Committing Cassettes

Commit cassettes to version control so all developers and CI use the same recorded data. Add cassette directories to your git repo but ensure sensitive values are scrubbed:

# Scrub sensitive headers before saving
import vcr

def scrub_auth_headers(request):
    request.headers.pop('Authorization', None)
    request.headers.pop('X-API-Key', None)
    return request

def scrub_response_secrets(response):
    # Remove tokens from recorded responses
    import re
    body = response['body']['string']
    if isinstance(body, bytes):
        body = body.decode()
    body = re.sub(r'sk_live_[a-zA-Z0-9]+', 'sk_live_REDACTED', body)
    response['body']['string'] = body.encode()
    return response

my_vcr = vcr.VCR(
    before_record_request=scrub_auth_headers,
    before_record_response=scrub_response_secrets,
)

Cassette Expiration

Cassettes can drift from the real API over time. Establish a refresh policy:

# Re-record cassettes that are older than 30 days (CI cron job)
find tests/cassettes -name '*.yaml' -mtime +30 -exec rm {} \;
pytest --record-mode=new_episodes tests/
git add tests/cassettes && git commit -m 'chore: refresh cassettes'

Pitfalls

Cassette drift: The real API changes but the cassette is stale.

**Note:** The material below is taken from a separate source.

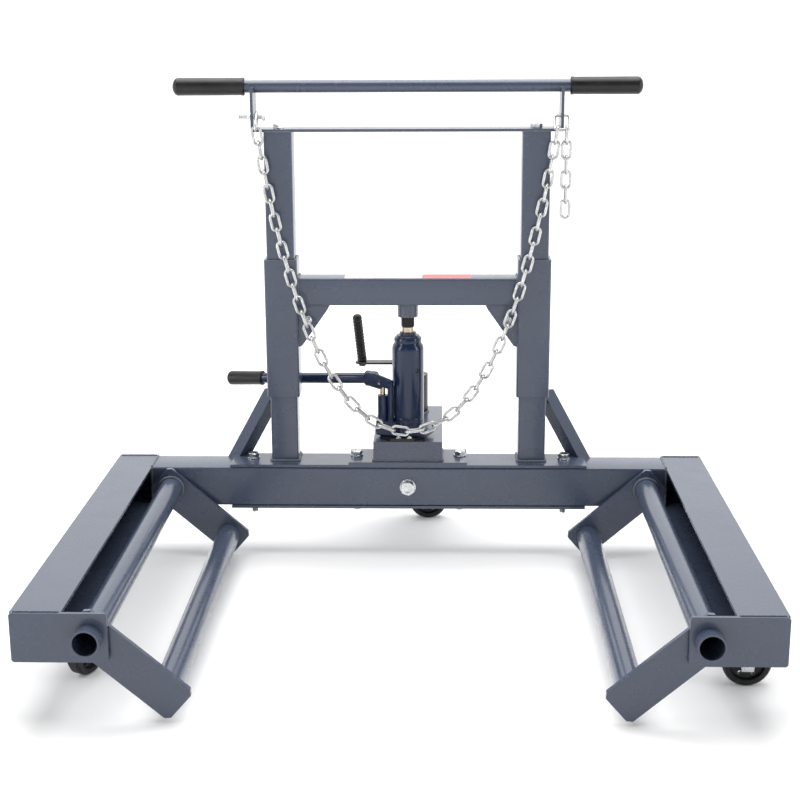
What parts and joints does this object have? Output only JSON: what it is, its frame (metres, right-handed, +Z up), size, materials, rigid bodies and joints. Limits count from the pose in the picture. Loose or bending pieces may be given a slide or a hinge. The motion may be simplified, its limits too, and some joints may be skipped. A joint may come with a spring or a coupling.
{
  "type": "wheel dolly",
  "caption": "U-shaped hydraulic dolly for paired truck tyres, with swing-up roller frames, a jack-raised carriage on a handled mast, a retaining chain and swivel casters.",
  "frame": {"origin": "on the floor, midway across and midway along the whole object", "axes": "+X across the width to the right of someone facing the open ends, +Y from the open arm ends towards the mast and tongue, +Z up"},
  "size_m": [1.1154, 0.987, 0.881],
  "materials": {
    "frame_paint": "satin slate-blue powder coat",
    "jack_paint": "gloss navy enamel",
    "black_paint": "satin black enamel",
    "zinc_plate": "bright zinc plate",
    "galvanised": "galvanised, dull silver",
    "bright_steel": "polished ground steel",
    "grip_vinyl": "dipped soft vinyl",
    "wheel_black": "matt black moulded rubber"
  },
  "bodies": {
    "base": {"crossbeam": "frame_paint", "side_channel_left": "frame_paint", "side_channel_right": "frame_paint", "front_plate_left": "frame_paint", "front_plate_right": "frame_paint", "rear_plates": "frame_paint", "mast_plate": "frame_paint", "bottom_plate": "frame_paint", "post_left": "frame_paint", "post_right": "frame_paint", "brace_left": "frame_paint", "brace_right": "frame_paint", "handle_bracket": "frame_paint", "handlebar": "frame_paint", "grip_left": "grip_vinyl", "grip_right": "grip_vinyl", "tongue": "frame_paint", "tongue_plate": "frame_paint", "base_bolts": "zinc_plate", "base_nuts": "zinc_plate", "post_bolts": "zinc_plate", "centre_bolt": "zinc_plate", "jack_foot": "black_paint", "jack_base": "jack_paint", "jack_cylinder": "jack_paint", "jack_cap": "jack_paint", "oil_plug": "black_paint", "pump_cylinder": "jack_paint", "jack_bolts": "zinc_plate", "jockey_column": "black_paint", "caster_mounts": "zinc_plate", "chain_bolt": "zinc_plate"},
    "carriage": {"sleeve_left": "frame_paint", "sleeve_right": "frame_paint", "lift_crossbar": "frame_paint", "gussets": "frame_paint", "gusset_bolts": "zinc_plate", "ram_socket": "frame_paint"},
    "ram": {"ram": "bright_steel", "extension_screw": "black_paint"},
    "pump_lever": {"pump_lever": "jack_paint", "pump_handle": "jack_paint", "handle_grip": "grip_vinyl"},
    "pump_plunger": {"pump_plunger": "bright_steel"},
    "jockey_tube": {"jockey_tube": "zinc_plate"},
    "crank": {"crank_arm": "black_paint"},
    "crank_grip": {"crank_grip": "grip_vinyl"},
    "jockey_fork": {"jockey_fork": "zinc_plate"},
    "jockey_wheel": {"jockey_wheel": "wheel_black"},
    "fork_left": {"fork_left": "zinc_plate"},
    "fork_right": {"fork_right": "zinc_plate"},
    "wheel_left": {"wheel_left": "wheel_black"},
    "wheel_right": {"wheel_right": "wheel_black"},
    "swing_frame_left": {"swing_frame_left": "frame_paint"},
    "swing_frame_right": {"swing_frame_right": "frame_paint"},
    "roller_left": {"roller_left": "frame_paint"},
    "roller_right": {"roller_right": "frame_paint"},
    "chain_loop": {"chain_loop": "galvanised", "quick_link": "galvanised"},
    "chain_tail": {"chain_tail": "galvanised"}
  },
  "joints": [
    {"name": "carriage_lift", "type": "slide", "parent": "base", "child": "carriage", "axis": [0, 0, 1], "range_m": [0, 0.115]},
    {"name": "ram_slide", "type": "slide", "parent": "base", "child": "ram", "axis": [0, 0, 1], "range_m": [0, 0.115]},
    {"name": "pump_hinge", "type": "hinge", "parent": "base", "child": "pump_lever", "pos_m": [-0.03783, 0.26089, 0.328], "axis": [0.3584, 0.9336, 0], "range_deg": [0, 30]},
    {"name": "plunger_slide", "type": "slide", "parent": "base", "child": "pump_plunger", "axis": [0, 0, 1], "range_m": [0, 0.0084]},
    {"name": "crank_turn", "type": "hinge", "parent": "base", "child": "crank", "pos_m": [0.00425, 0.4535, 0.31], "axis": [0, 0, 1], "range_deg": [0, 3600]},
    {"name": "jockey_slide", "type": "slide", "parent": "base", "child": "jockey_tube", "axis": [0, 0, 1], "range_m": [0, 0.05]},
    {"name": "crank_grip_spin", "type": "hinge", "parent": "crank", "child": "crank_grip", "pos_m": [-0.10393, 0.4535, 0.36178], "axis": [-0.1045, 0, 0.9945], "continuous": true},
    {"name": "jockey_swivel", "type": "hinge", "parent": "jockey_tube", "child": "jockey_fork", "pos_m": [0.00425, 0.4535, 0.085], "axis": [0, 0, 1], "continuous": true},
    {"name": "jockey_wheel_spin", "type": "hinge", "parent": "jockey_fork", "child": "jockey_wheel", "pos_m": [0.03025, 0.4535, 0.0375], "axis": [0, 1, 0], "continuous": true},
    {"name": "swivel_left", "type": "hinge", "parent": "base", "child": "fork_left", "pos_m": [-0.50575, -0.3165, 0.085], "axis": [0, 0, 1], "continuous": true},
    {"name": "swivel_right", "type": "hinge", "parent": "base", "child": "fork_right", "pos_m": [0.49425, -0.3165, 0.085], "axis": [0, 0, 1], "continuous": true},
    {"name": "wheel_left_spin", "type": "hinge", "parent": "fork_left", "child": "wheel_left", "pos_m": [-0.49476, -0.29294, 0.0375], "axis": [-0.9063, 0.4226, 0], "continuous": true},
    {"name": "wheel_right_spin", "type": "hinge", "parent": "fork_right", "child": "wheel_right", "pos_m": [0.52025, -0.3165, 0.0375], "axis": [0, 1, 0], "continuous": true},
    {"name": "swing_left", "type": "hinge", "parent": "base", "child": "swing_frame_left", "pos_m": [-0.44575, -0.1215, 0.1355], "axis": [0, -1, 0], "range_deg": [0, 135]},
    {"name": "swing_right", "type": "hinge", "parent": "base", "child": "swing_frame_right", "pos_m": [0.43425, -0.1215, 0.1355], "axis": [0, 1, 0], "range_deg": [0, 135]},
    {"name": "roller_left_spin", "type": "hinge", "parent": "swing_frame_left", "child": "roller_left", "pos_m": [-0.3416, -0.1215, 0.04496], "axis": [0, 1, 0], "continuous": true},
    {"name": "roller_right_spin", "type": "hinge", "parent": "swing_frame_right", "child": "roller_right", "pos_m": [0.3301, -0.1215, 0.04496], "axis": [0, 1, 0], "continuous": true},
    {"name": "chain_swing", "type": "hinge", "parent": "base", "child": "chain_loop", "pos_m": [-0.00575, 0.2605, 0.814], "axis": [-1, 0, 0], "range_deg": [0, 55]},
    {"name": "tail_swing", "type": "hinge", "parent": "chain_loop", "child": "chain_tail", "pos_m": [0.27585, 0.2411, 0.7912], "axis": [-1, 0, 0], "range_deg": [0, 50]}
  ],
  "couplings": [
    {"joint": "ram_slide", "follows": "carriage_lift", "ratio": 1},
    {"joint": "plunger_slide", "follows": "pump_hinge", "m_per_rad": 0.016},
    {"joint": "jockey_slide", "follows": "crank_turn", "m_per_rad": 0.00079577}
  ]
}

Set cassette expiry dates.
Over-mocking: If you mock too much, you are testing your mock rather than real behavior.
Cassette bloat: Recording large responses (file downloads, paginated lists) can make cassette files unwieldy. Filter or paginate deliberately.
Non-deterministic requests: If your code generates timestamps or UUIDs in request bodies, request matching will fail. Use match_on to exclude the body, or normalize it.